In Landau and Burstyn, Fackler found his filter. Throughout the shoot, the two Hollywood vets, who’ve worked with the likes of Tim Burton, Darren Aronofsky and Alfred Hitchcock, have contributed their own experiences to the project, Fackler said.
“I learned more from working with them than I probably ever will the rest of my life,” he said. “This is my film school right now. The better, most amazing people I can get involved, the more they’re going to make sure the film doesn’t suck. ”
Also making sure that his film doesn’t suck is North Sea Films, the Omaha-based production house behind “Lovely, Still.” North Sea producer Dana Altman — grandson of late filmmaker Robert Altman — is financing the film, along with New York-based Jay Van Hoy and Knudsen.
Knudsen, who also produced last year’s critically acclaimed indie “Old Joy,” said he and his company usually seek writer/directors with a fresh perspective.
“What I saw in Nik was a truly original filmmaker,” Knudsen says. “He lives in Omaha, will probably live here until the day he dies. He never went to film school. He’s entirely self-taught. And there’s an innocence and purity to him.”
And Fackler’s keeping it in the city, fostering what many movie-business-bound locals hope to be a burgeoning film scene. With the exception of the cast, producers and some other key actors and crew members, most of the production team is local or from the Midwest. A lot of them have other jobs but would like to work in the movies full time, all the time.
“When I was 14,” says Jacy Riedmann, a 22-year-old Omaha native, “I couldn’t wait to get out of Omaha, stupid Omaha, and now I just graduated from college a few days ago, and I’m not ready to leave. You don’t have to rush to L.A. like you used to.”
Riedmann is working craft services for the production — what she calls the bottom rung on the film-industry ladder. She spends most days on set, stocking soda and trying not to spill hot coffee on herself.
“It’s not always great,” she says, “but I wouldn’t give it up for anything. I’m meeting so many people from so many different places. There’s not a lot of work in Omaha right now, so it’s really about who you know.”
Riedmann just graduated from South Dakota State University with a degree in film production. She wants to direct her own movie someday.

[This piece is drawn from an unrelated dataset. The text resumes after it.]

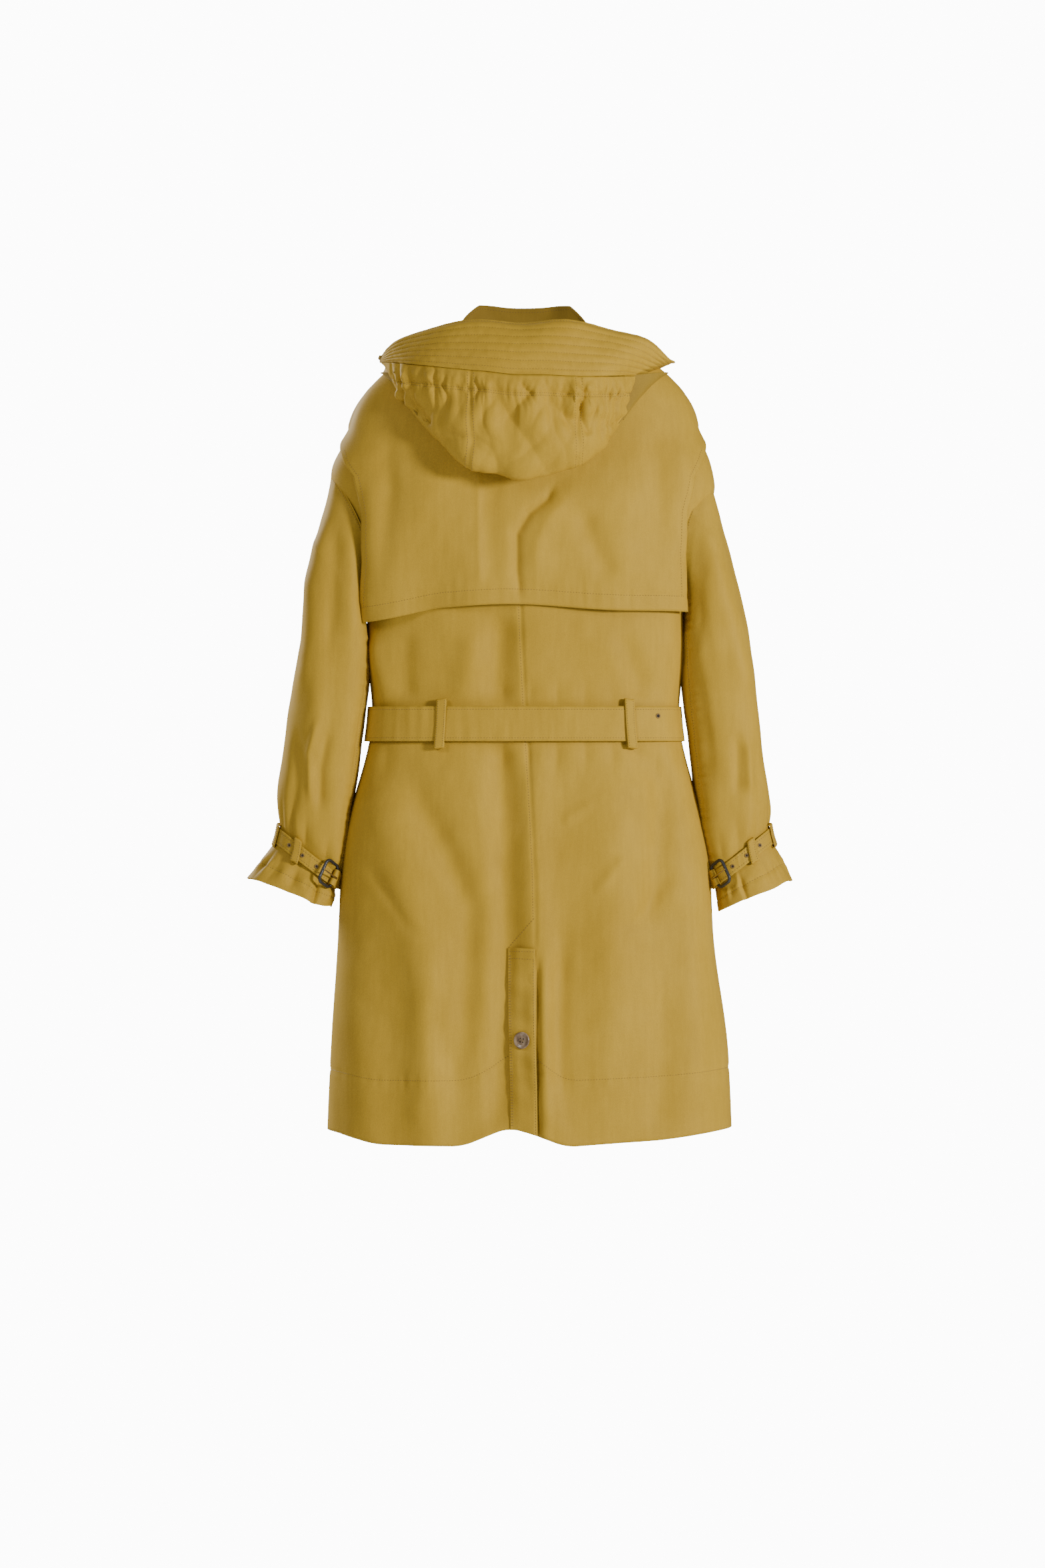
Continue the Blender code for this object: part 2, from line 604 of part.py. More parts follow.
def sleeve(name, side, fabric, leather, metal):
    """A sleeve with its wrist strap, carriers and buckle. All of it swings with the arm."""
    rows = [[on_sleeve(u, v) for u in steps(0, 2 * math.pi, 24)[:-1]] for v in SLEEVE_LEVELS]
    pieces = [cloth("sleeve_" + name, mirrored(rows, side), fabric, closed=True)]
    level, at, length = CUFF_STRAP["level"], CUFF_BUCKLE["at"], CUFF_BUCKLE["length"]
    outer, thick = CUFF_STRAP["offset"], CUFF_STRAP["thick"]
    heel = reach(sleeve_surface, at, level, along=length / 2)[0]
    start = reach(sleeve_surface, heel, level, along=0.0128)[0]

    def offset_at(u):
        return outer + (thick + 0.0006) * (1 - ramp(u, start + 0.50, start + 0.95))

    end = 2 * math.pi + start + 0.30
    pieces.append(strip("cuff_strap_" + name, sleeve_surface, on_sleeve, (start, end, 48), level, CUFF_STRAP,
                        offset_at, fabric, side))
    for part, u in zip(("outer", "back", "front"), CUFF_LOOP["angles"]):
        pieces.append(strap_loop(f"cuff_loop_{name}_{part}", sleeve_surface, on_sleeve, u, level, CUFF_LOOP,
                                 CUFF_LOOP["wall"] + 0.0010, outer + 0.0014, fabric, side))
    place = place_on(sleeve_surface, on_sleeve, heel, level, outer + buckle_lift(CUFF_BUCKLE), side)
    place = place @ Matrix.Rotation(math.pi, 4, "Z")
    return pieces, buckle("cuff_buckle_" + name, place, CUFF_BUCKLE, CUFF_STRAP, leather, metal, fabric)


SLEEVE_LEVELS = (0.0, 0.16, 0.34, 0.55, 0.78, 1.0, 1.5, 2.0, 2.6, 3.2, 3.8, 4.4, 4.8, 5.2, 5.6, 6.0)


def main():
    clear_scene()
    gabardine = make_material("gabardine", (0.50, 0.31, 0.07), 0.72)
    lining = make_material("facing", (0.30, 0.18, 0.035), 0.8)
    horn = make_material("horn", (0.32, 0.22, 0.13), 0.35)
    leather = make_material("black_leather", (0.018, 0.017, 0.016), 0.45)
    brass = make_material("brass", (0.62, 0.48, 0.25), 0.3, 1.0)
    body_panels(gabardine)
    collar(lining, lining)
    flap = back_cape(gabardine)
    storm_flaps(gabardine)
    welts(gabardine)
    front_buttons(horn)
    vent(gabardine, horn)
    hood = hood_panels(gabardine, gabardine)
    belt_frame, belt_prong, _ = belt(gabardine, leather, brass)
    moving = {"hood": (HOOD_AXIS, hood), "cape": (on_body(math.pi / 2, CAPE["fold"], CAPE["offset"]), [flap])}
    moving["belt_frame"] = (belt_frame.matrix_world.translation.copy(), [belt_frame, belt_prong])
    for name, side in (("left", 1), ("right", -1)):
        pieces, (frame, prong, fold) = sleeve(name, side, gabardine, leather, brass)
        place = (side * SHOULDER[0], SHOULDER[1], SHOULDER[2])
        moving["sleeve_" + name] = (place, pieces + [fold, frame, prong])
    for name, (place, objects) in moving.items():
        carry(body_empty(name, place), *objects)


main()
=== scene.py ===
"""The visual model of a hooded, belted raincoat: cloth surfaces with folds, seams and stitches over the frame.

Metres, in the frame's own axes: +Z up, the coat's back towards +Y, the wearer's left towards +X.
"""
import json
import math

import bpy
import numpy as np
from mathutils import Matrix, Vector

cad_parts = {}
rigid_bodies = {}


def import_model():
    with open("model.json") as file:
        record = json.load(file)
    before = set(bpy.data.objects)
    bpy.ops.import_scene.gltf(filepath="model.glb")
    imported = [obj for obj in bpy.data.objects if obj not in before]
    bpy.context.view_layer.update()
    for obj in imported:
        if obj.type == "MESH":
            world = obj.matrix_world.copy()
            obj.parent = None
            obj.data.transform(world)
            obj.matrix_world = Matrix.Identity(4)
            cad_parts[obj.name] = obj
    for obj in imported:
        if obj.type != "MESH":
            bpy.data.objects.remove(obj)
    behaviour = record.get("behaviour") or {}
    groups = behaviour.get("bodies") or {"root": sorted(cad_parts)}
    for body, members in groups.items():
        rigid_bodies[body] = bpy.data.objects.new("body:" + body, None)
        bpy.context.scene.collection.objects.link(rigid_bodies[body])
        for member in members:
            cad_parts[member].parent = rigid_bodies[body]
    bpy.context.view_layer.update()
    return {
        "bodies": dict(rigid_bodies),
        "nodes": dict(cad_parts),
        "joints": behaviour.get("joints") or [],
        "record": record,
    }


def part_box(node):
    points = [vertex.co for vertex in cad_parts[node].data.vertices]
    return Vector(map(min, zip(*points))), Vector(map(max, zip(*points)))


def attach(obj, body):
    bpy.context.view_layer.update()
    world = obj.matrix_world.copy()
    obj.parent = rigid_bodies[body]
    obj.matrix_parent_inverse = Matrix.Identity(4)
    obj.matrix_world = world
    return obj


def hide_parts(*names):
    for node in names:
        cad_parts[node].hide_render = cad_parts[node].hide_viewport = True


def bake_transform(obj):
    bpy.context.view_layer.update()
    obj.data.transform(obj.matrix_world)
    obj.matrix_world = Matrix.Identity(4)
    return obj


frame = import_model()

PI = math.pi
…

Even the set medic has his sights set on the industry. Glen Rademacher normally works at the Nebraska Medical Center and has lived in Omaha for the past 30 years. For all those 30 years, he’s been writing original screenplays.
“I’ve never had one made,” he says. “There is one in consideration, though. There’s actually a lot of writers in Omaha. There’s a lot of film people in Omaha. They’re doing more and more all the time.”
One script Rademacher’s trying to get adapted is a “murder mystery/period piece/tear-jerker/date movie” about a ghost from 1907 who falls in love with a ghost from 2007, he says.
Whether his works get adapted or not, he says he just loves being on a movie set. On his last film job, he bandaged actress Lea Thompson’s foot when she cut it walking out of her trailer.
How one goes from bandaging Lea Thompson’s foot to directing his own $1 million-plus film is anybody’s guess. But Fackler is proof that talent and good timing can launch you into the industry.
But the question is: Does he want to stay in the industry?
“The best part about filmmaking is once you really get into it,” Fackler says, “it really becomes a test to see if this is what you want to continue doing. Because it can be hard sometimes. You start out with your vision, and then somebody comes along and starts beating the crap out of it. But while you’re getting the crap beat out of you, you have to go on.”
And for the wunderkind’s next project?
“Now my goal is to make an even harder film.”
As long as he finishes his first one by Saturday.